Friday, January 22, 2016

IRRITATION

I got irritated today.  When I got back to my hotel room, the key card didn't work.  It meant I had to go back to the front desk.  I had to drive there because there are many buildings in this hotel and it was too long a walk.  The clerk gave me a new key and you may be able to guess what happened next.  This key didn't work either.  This time I tried calling the desk but for some reason I couldn't get through.  So it was back into the car to the front desk. I was by now very irritated.  The clerk gave me another key, I said I want someone to go with me because I'm not coming back again.  He said he was calling the engineer since something was obviously wrong with the lock.  When, I wanted to know in an irritated voice. As soon as he can walk over from wherever he is on the property. I drove back to my building, took the elevator up and went to my door.  I looked at the time and said to myself, if he isn't here in twenty minutes, I'll -- what?  My things were in the room so I couldn't storm off.  Then, just as I looked up from the time, there was the engineer.  The problem was the lock but his master key worked.  I thanked him for coming so quickly, went inside and plopped on the bed.

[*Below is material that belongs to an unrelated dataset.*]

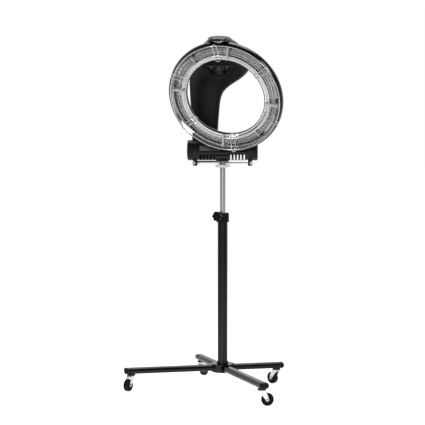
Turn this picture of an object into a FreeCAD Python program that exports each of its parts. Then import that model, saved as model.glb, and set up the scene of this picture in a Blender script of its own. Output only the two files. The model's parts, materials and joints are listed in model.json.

     I thought about irritation, mine in this particular case.  I was tired but my real question was why did I want the clerk to know I was irritated?  What was the point?  He didn't do something to the lock and I could see the edge in my voice made him nervous. My ego wanted to show the irritation, to say I'm important!  Drop everything right now and fix the lock! That would be counterproductive to say the least;  I learned a long time ago that showing anger or irritation only makes A bad situation worse.
     As I relaxed it came to me that the opposite of irritation and anger is humility. The way out for me from the driving back and forth and the frustration of the key cards not working was to acknowledge that these things happen, they happen to everyone and I'm not exempt. Daily life is full of obstacles and problems - if I don't take them personally I'll be helping them get resolved.
   Three cheers for humility, for recognizing that I'm not the center of the universe!